Mais lorsque j'entre :" tell application "Extra Suites" il me demande bien evidemment ou il se trouve, et je ne le trouve pas. Pouriez vous me dire ou il est placé ou bien si il n'existe pas sous ce systeme ?

je pense avoir à peu près trouvé :

tell application "System Events"
    tell process "Firefox"
        try
            tell front window
                click at {x, y}
            end tell
        end try
    end tell
end tell

mais malheureusement, ca ne marche pas ...

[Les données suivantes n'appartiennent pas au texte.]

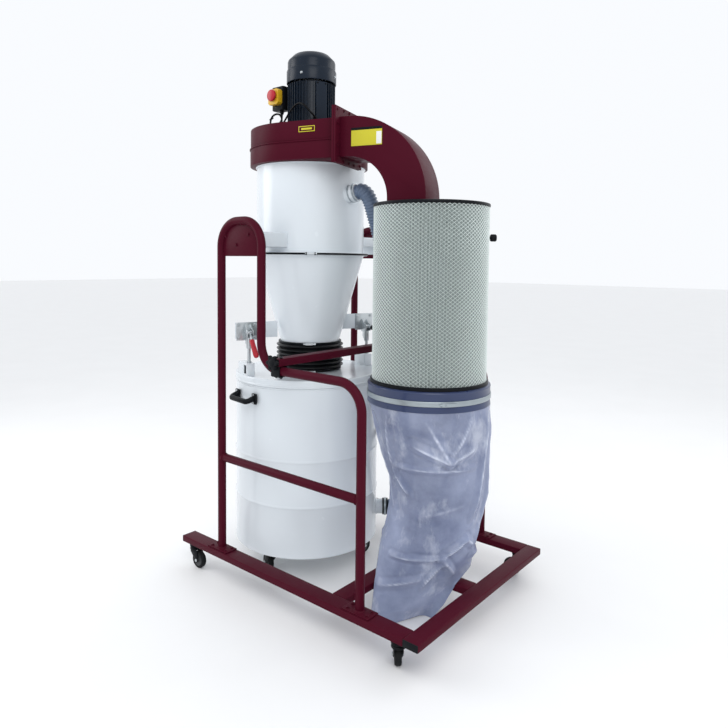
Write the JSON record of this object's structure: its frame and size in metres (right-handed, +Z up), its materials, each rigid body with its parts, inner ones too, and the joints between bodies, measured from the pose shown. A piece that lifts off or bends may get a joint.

(j'ai bien sur remplacé X et Y par les points corespondants)


----------



## ceslinstinct (21 Mars 2008)

johny12 a dit:


> je suis désolé mais je ne sais absolument pas sur quel systeme je suis ...
> 
> Mais lorsque j'entre :" tell application "Extra Suites" il me demande bien evidemment ou il se trouve, et je ne le trouve pas. Pouriez vous me dire ou il est placé ou bien si il n'existe pas sous ce systeme ?



Pour les renseignements sur le Mac: Dans la fenêtre du Finder, Menu Pomme/A propos de ce Mac.

L'OSAX *Extra Suites*: http://www.kanzu.com/

A placer dans Utilisateurs/Petite maison/Bibliothèque/ScriptingAdditions

Si ce dossier n'existe pas, le créer, mais aucune faute dans le nom pour que le dossier soit reconnu.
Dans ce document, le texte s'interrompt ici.